For quite literally millions of people, interpretations of history on TV are the only accessible visual representations of other eras. What does it say to them when the only version of ‘beautiful’ they ever see looks like every modern supermodel and influencer- representation which ignores the fact that society’s concept of what even qualifies as attractive flips itself on its head every few decades? What does it say when the transient and ever-changing women’s beauty standards of today are immortalised in supposedly ‘accurate’ historical portrayals of female beauty?

We are letting the film industry tell people- tell women- that beautiful has sharp cheekbones and flawless skin and dark lashes and a flat stomach. We are letting the film industry perpetuate the lie that a conventionally attractive woman now, looks and acts the same as a conventionally attractive woman then

I understand that as a society we already put too much value on beauty- especially in women, and that in an ideal world this article wouldn’t be necessary; but frankly, concepts this deeply ingrained into the foundations of our society take time to extract and erase, and, if we can at least soften the soul-destroying blow of being told that your beauty equates your worth, I think that’d be a step in the right direction.

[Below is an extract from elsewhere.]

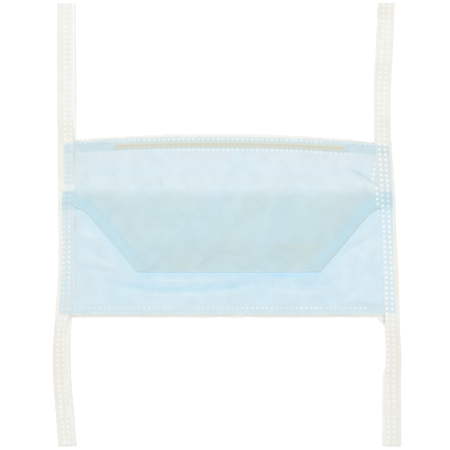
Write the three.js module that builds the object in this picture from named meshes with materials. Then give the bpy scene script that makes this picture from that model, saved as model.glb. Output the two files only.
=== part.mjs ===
// Tie-on surgical face mask with a folded pouch, lying flat with its outer face up.
// Millimetres: X runs across the mask, Y towards its top edge, Z up from the surface it lies on.
// The shell is one sheet folded in a Z: the upper ply runs down to the pouch's front fold, the
// middle ply runs back up to the root fold, and the lower ply runs down to the bottom edge.
import * as THREE from "three";

// Cloth
const wall = 1; // thickness of every cloth wall
const plyGap = 0.3; // clearance between pieces and plies that lie on each other

// Body, measured on the shell
const bodyWidth = 170;
const bodyHeight = 92;
const topArch = 4.1; // fall of the top edge from its middle to its lower end

// Pouch
const pouchRoot = 27.5; // from the top edge's middle down to the root fold
const pouchDepth = 42; // from the root fold down to the front fold
const frontWidth = 94.6; // length of the front fold
const frontShift = 0.7; // the front fold lies this far right of the middle
const seamWidth = 4.7; // heat-sealed band along each slanting side
const pouchPuff = 1.5; // how far the plies stand apart inside the pouch
const puffRun = 14; // width over which the plies part, inside the seams
const rootStep = 8; // height of the slope where the upper ply runs over the root fold

// Nose wire and the hems
const wireLength = 119;
const wireWidth = 2.6;
const wireThickness = 0.7;
const wireDrop = 3.3; // from the shell's top edge down to the wire's middle
const wireShift = 1.2; // the wire lies this far right of the middle
const ridgeRamp = 1.2; // slope beside the ridge that the wire makes in the shell
const hemAllowance = 2.4; // lining below the wire
const topMargin = 1.9; // lining that shows above the shell
const bottomHem = 5; // lining under the shell's bottom edge
const bottomMargin = 1; // lining that shows below the shell
const hemRamp = 3; // slope where the shell comes down off a hem
const earWidth = 4; // loose corner of lining at the lower right
const earLength = 4.4;

// Ties: each is one strip, folded lengthwise round a side edge of the body
const tieWidth = 9.8;
const topTieLength = 69.5; // free length above the body
const bottomTieLength = 67.5; // free length below the body
const leftOverhang = 2.3; // from the shell's edge out to the strip's fold
const rightOverhang = 1.7;
const sideEase = 11; // width over which the shell comes down off the ties' back legs
const coverEase = 7; // length over which a tie's front leg climbs onto what it covers
const coverLead = 2; // the climb is over this far before the covered edge

// Top edge: across is a share of half the width, fall a share of topArch, margin of topMargin
const topEdge = [
  { across: -1, fall: 0.65, margin: 0.6 },
  { across: -0.87, fall: 0.42, margin: 0.68 },
  { across: -0.6, fall: 0.14, margin: 0.75 },
  { across: -0.35, fall: 0, margin: 0.92 },
  { across: 0.14, fall: 0, margin: 0.98 },
  { across: 0.4, fall: 0.13, margin: 0.85 },
  { across: 0.57, fall: 0.32, margin: 0.78 },
  { across: 0.75, fall: 0.52, margin: 0.65 },
  { across: 0.88, fall: 0.73, margin: 0.35 },
  { across: 1, fall: 1, margin: 0.2 },
];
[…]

If young girls saw other versions of ‘beautiful’- historically legitimate and just as valid versions of ‘beautiful’- heralded as such on their screens, can you even begin to imagine the effects that would have not only on them but on every ideal that society has brainwashed into them since before they could talk? If we started acknowledging that other versions of beauty in women exist and have existed and will exist, we could completely revolutionise our society’s entire concept of what and who ‘beauty’ actually is, as well as how it is defined.